Michael Audain, the former head of the Vancouver Art Gallery’s relocation committee and a key voice in the campaign for a new gallery, is no longer a VAG trustee, exiting as chair of the Vancouver Art Gallery Foundation. His departure comes at a crucial time for the gallery, which has recently named an architect for the project, and is moving ever closer to a city-imposed deadline to raise $150-million.
Mr. Audain says after 16 years on the foundation board – 13 as chair – he decided not to remain beyond the end of his term. He is leaving, he says, as a result of “a lot of priorities” – which include the building of his own art museum in Whistler, scheduled to open in October, 2015.
“It’s simply because I’ve got so many projects going on,” Mr. Audain explained in an interview, making it clear that he is strongly in favour of the relocation project. “Obviously, we’ll be supportive of the new building in due course.”
Mr. Audain has also recently left his position on the board of the National Gallery of Canada Foundation (he stepped down as the National Gallery’s board chair in July 2012).
Chair of Polygon Homes, Mr. Audain, 76, is a wealthy real estate developer and a generous patron of the arts, with a keen interest in visual art – in particular art of the Northwest Coast. He and his wife, Yoshiko Karasawa, have amassed an astonishing personal art collection, with works by the likes of Emily Carr, Lawren Harris, Andy Warhol and Diego Rivera. Many of their works (including art the couple has donated to the VAG) were showcased at the gallery in 2011-12 in the exhibition Shore, Forest and Beyond: Art from the Audain Collection.
In Vancouver, as a result of his philanthropy, there is a gallery with the Audain name on it at both the Museum of Anthropology and SFU Woodward’s; the Audain Prize for the Visual Arts awarded annually to a senior B.C. artist; and an Audain Curator of British Columbia Art at the VAG. Last year, he announced a $5-million gift for the Emily Carr University of Art + Design to create the Audain School of Visual Arts at the new campus; a year earlier he gave $5-million to the University of British Columbia to create the Audain Art Centre at UBC. There is a long list of recipients of Audain funding, including the Art Gallery of Greater Victoria and the Bill Reid Foundation.
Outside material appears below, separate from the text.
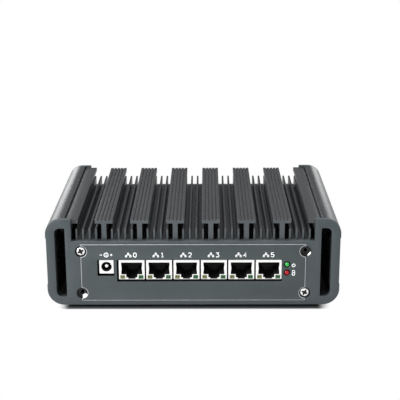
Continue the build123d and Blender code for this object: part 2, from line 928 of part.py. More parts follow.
def board_screws():
    """Screws up through the board into the posts."""
    screw = pan_screw(board_screw_radius, board_screw_height, screw_shank_radius, board_screw_length)
    return [Pos(x, y, board_under_z) * Rot(180, 0, 0) * screw for x, y in standoff_spots]


def processor():
    """The processor: a carrier with its die on top."""
    half = chip_size / 2
    carrier = block(-half, half, chip_y - half, chip_y + half, board_top_z, board_top_z + chip_height)
    half = die_size / 2
    top = board_top_z + chip_height + die_height
    return carrier + block(-half, half, chip_y - half, chip_y + half, board_top_z + chip_height, top)


def thermal_pad():
    """The pad between the die and the spreader."""
    half = die_size / 2
    low = board_top_z + chip_height + die_height
    return block(-half, half, chip_y - half, chip_y + half, low, low + pad_thickness)


def heat_spreader():
    """The block that carries heat from the pad to the ceiling."""
    low = board_top_z + chip_height + die_height + pad_thickness
    half = spreader_width / 2
    reach = spreader_length / 2
    return block(-half, half, chip_y - reach, chip_y + reach, low, ceiling_z)


def card_socket(x, width, depth, height, slot_width, slot_low, slot_height):
    """An edge socket hung from the board, slotted for the edge of a card."""
    half = width / 2
    body = block(x - half, x + half, memory_y, memory_y + depth, board_under_z - height, board_under_z)
    half = slot_width / 2
    return body - block(x - half, x + half, memory_y, card_end_y, slot_low, slot_low + slot_height)


def memory_socket():
    """The edge socket for the memory module."""
    return card_socket(memory_x, socket_length, socket_width, socket_height,
                       module_length, module_low, module_thickness)


def card_chip(x, y, size, low, height):
    """A square memory chip on the underside of a card."""
    return block(x - size / 2, x + size / 2, y - size / 2, y + size / 2, low - height, low)


def memory_module():
    """The memory module in its socket, with chips on its lower face."""
    half = module_length / 2
    free_end = card_end_y - module_width
    high = module_low + module_thickness
    module = block(memory_x - half, memory_x + half, free_end, card_end_y, module_low, high)
    for k in range(memory_chip_count):
        x = memory_x + (k - (memory_chip_count - 1) / 2) * memory_chip_pitch
        module += card_chip(x, free_end + memory_chip_inset, memory_chip_size, module_low, memory_chip_height)
    return module


def memory_latch(side):
    """One sprung arm that holds the free edge of the memory module."""
    high = board_under_z - latch_gap
    low = high - latch_arm_height
    inner = memory_x + side * (module_length / 2 + latch_gap)
    outer = inner + side * latch_arm
    tip = inner - side * latch_hook_reach
    pivot_x = inner + side * latch_post_radius
    pivot_y = memory_y - latch_gap - latch_post_radius
    end = pivot_y - latch_length
    left, right = sorted((inner, outer))
    latch = block(left, right, end, pivot_y, low, high)
    latch += post(pivot_x, pivot_y, latch_post_radius, low, high)
    hook_end = end + latch_hook_length
    hook_low = low - latch_hook_drop
    latch += block(left, right, end, hook_end, hook_low, low)
    left, right = sorted((tip, inner))
    return latch + block(left, right, end, hook_end, hook_low, module_low - latch_gap)


def drive_socket():
    """The edge socket for the solid-state drive."""
    return card_socket(drive_x, drive_socket_width, drive_socket_depth, drive_socket_height,
                       drive_width, drive_low, drive_thickness)


def drive_spots():
    """The two posts under the drive's free end."""
    reach = drive_width / 2 - drive_hole_inset
    return [(drive_x - reach, drive_hole_y), (drive_x + reach, drive_hole_y)]


def drive_module():
    """The solid-state drive card with its memory chips."""
    half = drive_width / 2
    free_end = card_end_y - drive_length
    card = block(drive_x - half, drive_x + half, free_end, card_end_y, drive_low, drive_low + drive_thickness)
    for x, y in drive_spots():
        card -= post(x, y, screw_clear_radius, drive_low, drive_low + drive_thickness)
    for k in range(drive_chip_count):
        y = free_end + (k + 1) * drive_chip_pitch
        card += card_chip(drive_x, y, drive_chip_size, drive_low, drive_chip_height)
    return card


def drive_posts():
    """The two posts between the board and the drive's free end."""
    low = board_under_z - module_drop
    tap_end = board_under_z - module_drop + drive_screw_length - drive_thickness
    return [post(x, y, drive_post_radius, low, board_under_z) - post(x, y, screw_tap_radius, low, tap_end)
            for x, y in drive_spots()]


def drive_screws():
    """The two screws that hold the drive to its posts."""
    screw = pan_screw(board_screw_radius, drive_screw_height, screw_shank_radius, drive_screw_length)
    return [Pos(x, y, drive_low) * Rot(180, 0, 0) * screw for x, y in drive_spots()]


def coin_cell():
    """The clock battery."""
    cell = post(cell_x, cell_y, cell_radius, cell_high - cell_height, cell_high)
    return chamfer(cell.edges().sort_by(Axis.Z)[0], cell_edge)


def cell_holder():
    """The notched ring that carries the clock battery."""
    low = cell_high - cell_height + cell_show
    ring = post(cell_x, cell_y, cell_ring_radius, low, board_under_z)
    ring -= post(cell_x, cell_y, cell_radius + cell_gap, low, cell_high)
    half = cell_notch_width / 2
    return ring - block(cell_x - half, cell_x + half, cell_y - cell_ring_radius - 1,
                        cell_y - cell_radius + cell_notch_reach, low, cell_high)


def controllers():
    """One network controller chip behind each front socket."""
    half = controller_size / 2
    low = board_under_z - controller_height
    y0 = controller_y - half
    y1 = controller_y + half
    return [block(x - half, x + half, y0, y1, low, board_under_z) for x in jack_xs]


def chokes():
    """Power chokes behind the power socket."""
    half = choke_size / 2
    low = board_under_z - choke_height
    ys = [choke_first_y + k * choke_pitch for k in range(choke_count)]
    return [block(power_x - half, power_x + half, y - half, y + half, low, board_under_z) for y in ys]


def capacitors():
    """A row of round capacitors between the memory and the drive."""
    low = board_under_z - capacitor_height
    ys = [capacitor_last_y - k * capacitor_pitch for k in range(capacitor_count)]
    return [post(capacitor_x, y, capacitor_radius, low, board_under_z) for y in ys]


# ---------------------------------------------------------------- writing the nodes

def save(name, shape):
    """Write one node, lifted onto the feet."""
    solids = shape if isinstance(shape, list) else [shape]
    lifted = [Pos(0, 0, foot_height) * solid for solid in solids]
    export_step(lifted[0] if len(lifted) == 1 else Compound(children=lifted), f"parts/{name}.step")


def main():
    """Build every piece and write its STEP file."""
    os.makedirs("parts", exist_ok=True)
    save("heat_sink", heat_sink())
    save("left_side_profile", side_profile(-1))
    save("right_side_profile", side_profile(1))
    save("front_bezel", bezel())
    save("rear_bezel", [turned(length) for length in bezel()])
    save("front_plate", front_plate())
    save("rear_plate", rear_plate())
    save("bottom_cover", bottom_cover())
    save("rubber_feet", feet())
    save("front_plate_screws", end_screws(fitted_front))
    save("rear_plate_screws", [turned(screw) for screw in end_screws(screw_spots)])
    save("cover_screws", cover_screws())
    save("heat_sink_screws", heat_sink_screws())
    for number, x in enumerate(jack_xs):
        save(f"lan_shield_{number}", jack_shield(x))
        save(f"lan_insert_{number}", jack_insert(x))
    rear_wires = [turned(wire) for wire in jack_contacts(-console_x)]
    rear_yellow, rear_green = [turned(lamp) for lamp in lamp_blocks(-console_x, 0)]
    save("socket_contacts", [wire for x in jack_xs for wire in jack_contacts(x)] + rear_wires)
    save("socket_lamps_yellow", [lamp_blocks(x, 0)[0] for x in jack_xs] + [rear_yellow])
    save("socket_lamps_green", [lamp_blocks(x, 0)[1] for x in jack_xs] + [rear_green])
    save("power_socket_shield", power_shield())
    save("power_socket_body", power_body())
    save("power_socket_pin", power_pin())
    save("lamp_holder", lamp_holder())
    save("power_lamp", panel_lamp(lamp_upper_z))
    save("drive_lamp", panel_lamp(lamp_lower_z))
    save("console_shield", console_shield())
    save("console_insert", console_insert())
    save("usb_shells", [turned(usb_shell(-x)) for x in usb_xs])
    save("usb_tongues", [turned(tongue) for x in usb_xs for tongue in usb_tongues(-x)])
    save("video_shell", turned(video_shell()))
    save("video_tongue", turned(video_tongue()))
    save("antenna_plugs", [antenna_plug(x) for x in plug_xs])
    save("power_button", button_cap())
    save("button_switch", button_switch())
    save("mainboard", mainboard())
    save("standoffs", standoffs() + drive_posts())
    save("board_screws", board_screws() + drive_screws())
    save("processor", processor())
    save("thermal_pad", thermal_pad())
    save("heat_spreader", heat_spreader())
    save("memory_socket", memory_socket())
    save("memory_module", memory_module())
    save("memory_latch_left", memory_latch(-1))
    save("memory_latch_right", memory_latch(1))
    save("drive_socket", drive_socket())
    save("drive_module", drive_module())
    save("coin_cell", coin_cell())
    save("cell_holder", cell_holder())
    save("lan_controllers", controllers())
    save("power_chokes", chokes())
    save("capacitors", capacitors())


main()
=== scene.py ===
import json
import math

import bmesh
import bpy
import numpy as np
from mathutils import Matrix, Vector
from mathutils.geometry import tessellate_polygon

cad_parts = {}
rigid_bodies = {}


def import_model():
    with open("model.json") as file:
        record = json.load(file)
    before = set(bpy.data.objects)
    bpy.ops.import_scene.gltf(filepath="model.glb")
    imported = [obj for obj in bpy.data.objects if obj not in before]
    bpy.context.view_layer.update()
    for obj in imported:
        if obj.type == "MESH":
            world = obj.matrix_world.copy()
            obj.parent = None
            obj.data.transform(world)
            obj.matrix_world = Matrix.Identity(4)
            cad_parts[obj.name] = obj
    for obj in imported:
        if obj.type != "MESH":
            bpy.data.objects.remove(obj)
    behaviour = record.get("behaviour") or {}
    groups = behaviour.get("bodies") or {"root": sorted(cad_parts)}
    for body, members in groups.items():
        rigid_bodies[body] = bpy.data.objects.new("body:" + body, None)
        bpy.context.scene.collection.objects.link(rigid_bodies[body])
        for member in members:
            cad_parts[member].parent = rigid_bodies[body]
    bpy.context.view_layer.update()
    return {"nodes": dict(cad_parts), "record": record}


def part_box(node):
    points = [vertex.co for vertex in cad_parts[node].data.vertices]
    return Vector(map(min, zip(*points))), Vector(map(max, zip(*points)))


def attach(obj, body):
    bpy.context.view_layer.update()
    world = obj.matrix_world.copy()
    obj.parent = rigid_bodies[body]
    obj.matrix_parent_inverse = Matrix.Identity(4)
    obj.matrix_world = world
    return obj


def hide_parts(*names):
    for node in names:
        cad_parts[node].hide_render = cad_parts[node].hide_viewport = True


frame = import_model()
mm = 0.001

# X runs across the front, Y from front to back and Z up. Sizes below are millimetres.


def boxOf(node):
    # A node's lowest and highest corner.
    low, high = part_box(node)
    return np.array(low) / mm, np.array(high) / mm


def unit(vectors):
    # Each vector over its own length.
    return vectors / np.maximum(np.linalg.norm(vectors, axis=-1, keepdims=True), 1e-12)


def roundedLoop(corners, radii, steps=5):
    # Each corner turns into an arc that touches its two sides: the arc's centre lies on the
    # bisector at radius / sin(half the corner), and points run evenly between the touches.
    c = np.asarray(corners, float)
    r = np.broadcast_to(np.asarray(radii, float), len(c))
    n = np.where(r > 0, np.broadcast_to(steps, len(c)), 1).astype(int)
    back, ahead = unit(np.roll(c, 1, 0) - c), unit(np.roll(c, -1, 0) - c)
    angle = np.arccos((back * ahead).sum(1).clip(-0.999999, 0.999999))
    reach = (r / np.tan(angle / 2))[:, None]
    centre = c + unit(back + ahead) * (r / np.sin(angle / 2))[:, None]
    first, last = c + back * reach - centre, c + ahead * reach - centre
    which = np.repeat(np.arange(len(c)), n)
    t = (np.arange(n.sum()) - np.repeat(np.cumsum(n) - n, n)) / np.maximum(n - 1, 1)[which]
    sweep = (np.pi - angle)[which]
    a = (np.sin((1 - t) * sweep) / np.sin(sweep))[:, None]
    b = (np.sin(t * sweep) / np.sin(sweep))[:, None]
    return centre[which] + a * first[which] + b * last[which]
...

But he is most closely associated with the VAG, where he joined the association board in 1990, and was first elected to the foundation board in 1998. As chair of the relocation committee, he became the face – along with gallery director Kathleen Bartels and then-board chair David Aisenstat – of the fight for a new, purpose-built facility.
But after years of vocal advocacy, Mr. Audain stunned the local art scene in 2012 by announcing he would build his own museum in Whistler. The $30-million, 56,000-square-foot museum, designed by Patkau Architects, will feature Northwest Coast works from his personal collection – ranging from First Nations masks to contemporary art by the likes of Jeff Wall and Ken Lum – and will be funded by his foundation. Even a few months behind its original schedule, the Audain Art Museum is moving at lightning speed compared to the VAG project, which has been in the works for more than a decade and has a spring 2020 opening target date.
“Michael is one of our strongest supporters, closest friends, advocates, cheerleader,” said Ms. Bartels. “Him and I have been partners on this project since 2003, so in many ways the two of us have been leading this together. He’s been involved in every important decision, every important committee. Early on, we had our real estate subcommittee looking at sites – he chaired that. He’s been with us every step of the way … and I don’t think that will ever change.”
The VAG, which recently selected the Swiss architecture firm Herzog & de Meuron, has until the end of April to raise an additional $150-million from Ottawa and the province in order to meet the terms laid out by the city, which owns the land where the VAG plans to build.
Mr. Audain calls it “a great project” and said he will still be “a keen supporter.” Nothing should be read into his decision to leave the board, he said – other than the fact that he is very busy.
“There’s only so many things I can work on and take responsibility for, and that’s a big, long-term project.”